Pub Date: Feb. 12th, 2007
ISBN: 0-446-57924-6

In Clark’s debut novel, an ambitious young editor is stretched to the limit when she takes a job with a monstrous book-publishing diva. (N.B.: The author once worked for book-publishing diva Judith Regan.)

When her fatherly mentor, Jackson Mayville, retires, 26-year-old Claire Truman realizes it’s time to move on, as much as she has enjoyed her rewarding, if underpaid, stint at a top-tier New York publishing company. The same day Jackson gives her the news, she runs into an old college crush, Randall Cox, who gets her an interview with Vivian Grant, the stunning publisher of the high-profile and extremely lucrative Grant Books. Amazingly, Vivian hires Claire on the spot, offering to triple her current salary, in an offer that only seems too good to be true. The catch is that Vivian is a raving she-devil, with a horrible reputation for verbal abuse, unfair demands and capricious behavior. She is also carrying on an illicit affair with a married city official and prone to graphic descriptions of her own sex life. But in spite of all the warnings from her colleagues, Claire takes the gig, reasoning that if she holds out for a year she will learn a ton, and be poised for great things. And for a time, through dedication and luck, Claire remains in Vivian’s good graces, while embarking on a romance with financier Randall, who she ends up moving in with and getting engaged to. She also acquires a novel by Jackson’s talented nephew Luke, a sweet guy who seems a much better fit for Claire than the workaholic mama’s boy she’s with.

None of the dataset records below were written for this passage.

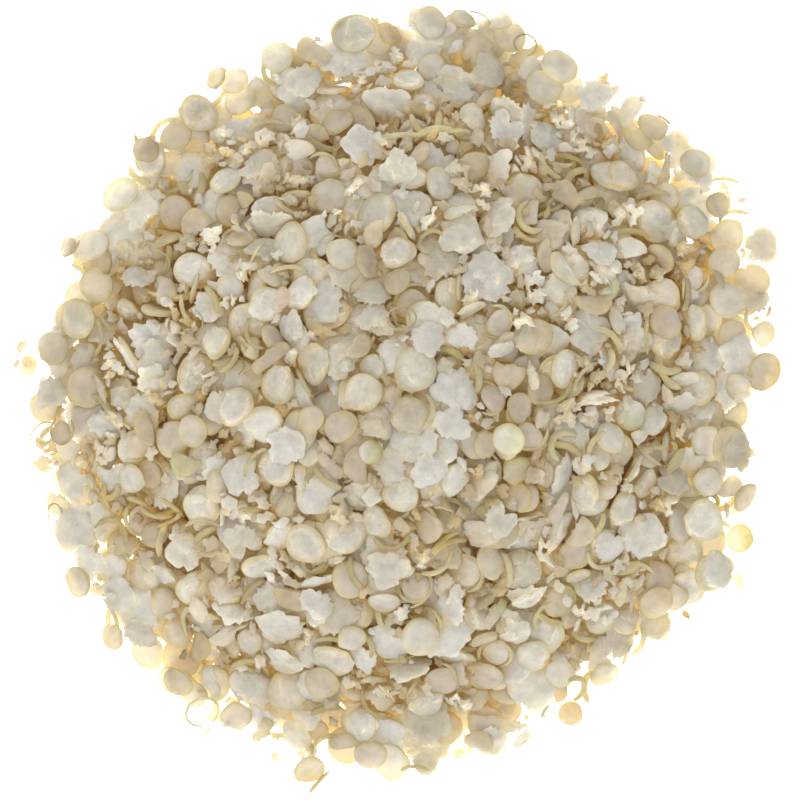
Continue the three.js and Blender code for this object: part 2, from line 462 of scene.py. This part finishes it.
def cluster(diameter):
    """Scraps of meal that cling together."""
    scraps = []
    for _ in range(random.integers(5, 9)):
        offset = [*random.normal(0, 0.2 * diameter, 2), between(-0.2, 0.3)]
        scraps.append(moved(shard(between(0.35, 0.6) * diameter), offset, random.normal(0, 0.45, 2)))
    return joined(scraps)


def crumb(diameter):
    """A rough scrap of white meal."""
    ball = bmesh.new()
    bmesh.ops.create_icosphere(ball, subdivisions=1, radius=diameter / 2)
    points = np.array([v.co for v in ball.verts])
    triangles = np.array([[v.index for v in f.verts] for f in ball.faces])
    ball.free()
    points *= random.uniform(0.55, 1.25, (len(points), 1))
    points *= [1, between(0.55, 1), between(0.3, 0.75)]
    return Shape(points, triangles, np.zeros(len(points)))


# How many of each kind are modelled, and between which sizes.
LIBRARY = {
    "disc": [disc(between(2.0, 2.9)) for _ in range(40)],
    "torn": [torn(between(2.6, 3.9)) for _ in range(40)],
    "capped": [capped(between(2.35, 3.2)) for _ in range(24)],
    "stack": [stack(between(2.6, 3.5)) for _ in range(14)],
    "chip": [chip(between(2.2, 3.0)) for _ in range(30)],
    "ringed": [ringed(between(2.4, 3.0)) for _ in range(12)],
    "curl": [curl(between(2.2, 4.2)) for _ in range(24)],
    "skin": [skin(between(1.6, 2.6)) for _ in range(8)],
    "shard": [shard(between(0.8, 1.9)) for _ in range(40)],
    "crumb": [crumb(between(0.35, 0.9)) for _ in range(30)],
    "cluster": [cluster(between(1.8, 2.9)) for _ in range(24)],
}
WHITE_KINDS = ("torn", "stack", "capped", "cluster", "shard", "crumb")
ONE_SIDE_UP = ("torn", "stack", "capped")
SCRAP_KINDS = ("shard", "crumb", "cluster")
GERM_KINDS = ("curl", "skin")
TINTED_KINDS = ("disc", "chip")
TINTS = [(0.025, GREENISH), (0.05, TAN)]  # (share of the tinted kinds, tint of one side)


# ---------------------------------------------------------------- laying the flakes

HALF = int(MAP_REACH / CELL)
axis = np.arange(-HALF, HALF + 1) * CELL
map_x, map_y = np.meshgrid(axis, axis)
dome = dome_height(map_x, map_y)
inside = outline_radius(np.arctan2(map_y, map_x)) - np.hypot(map_x, map_y)  # how far inside the outline


def lumps(shortest, longest, count=24):
    """An uneven field over the map, from about -1 to 1, as the sum of level waves."""
    field = np.zeros_like(map_x)
    for _ in range(count):
        pace, heading, start = TURN / between(shortest, longest), between(0, TURN), between(0, TURN)
        field += np.cos(pace * (map_x * math.cos(heading) + map_y * math.sin(heading)) + start)
    return field / math.sqrt(count)


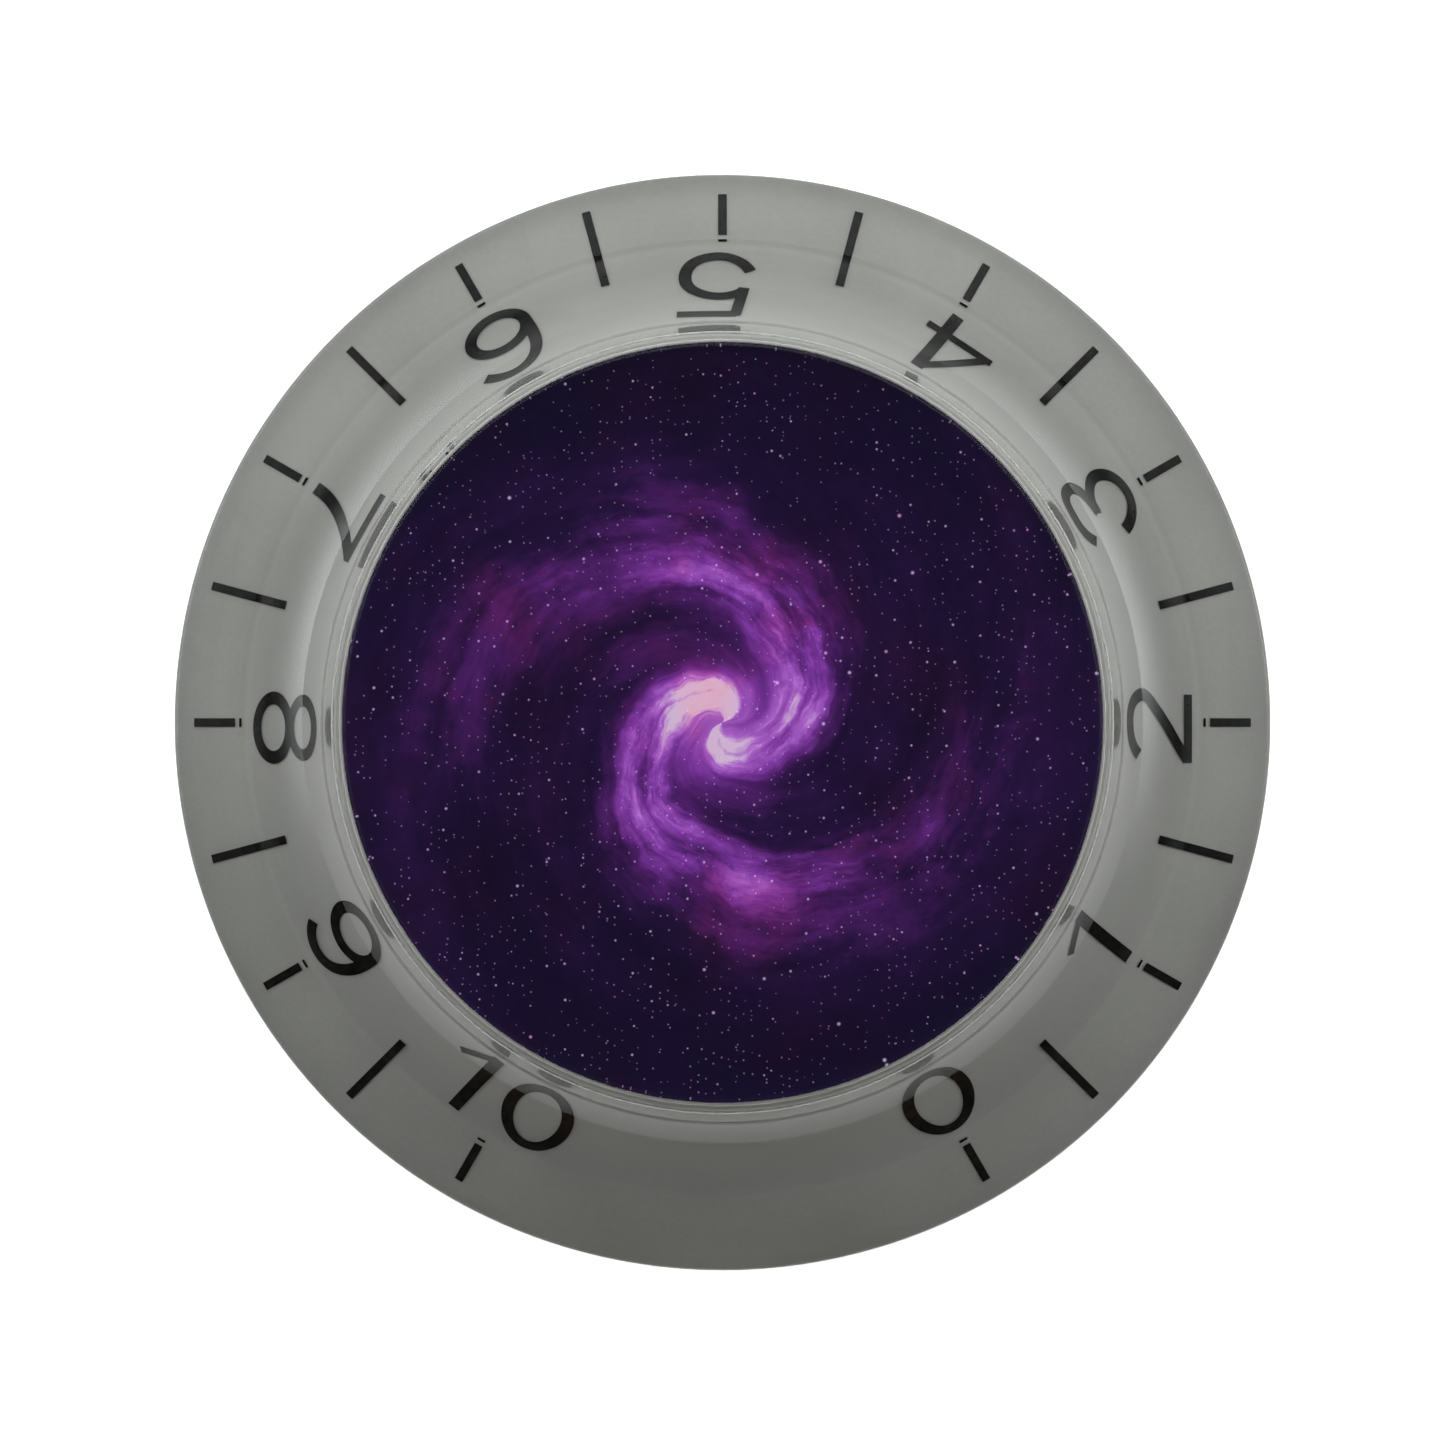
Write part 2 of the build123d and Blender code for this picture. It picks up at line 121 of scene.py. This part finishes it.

Needless to say, Claire’s resolve to stay at Grant Books is repeatedly tested, with Vivian viciously lashing out at her in public, pitting her against another editor and threatening to pull the plug on Luke’s book. Vivian’s self-absorbed malevolence reaches its lowest (and least believable) point when she interrupts Claire’s wedding day to talk business. That Vivian never rises above caricature is a disappointment. Funny in parts, especially in the gleeful anarchy of some of Vivian’s more sociopathic rants, this boss-from-hell derivative closes with a rather conventional love triangle.

Predictable Devil Wears Prada clone.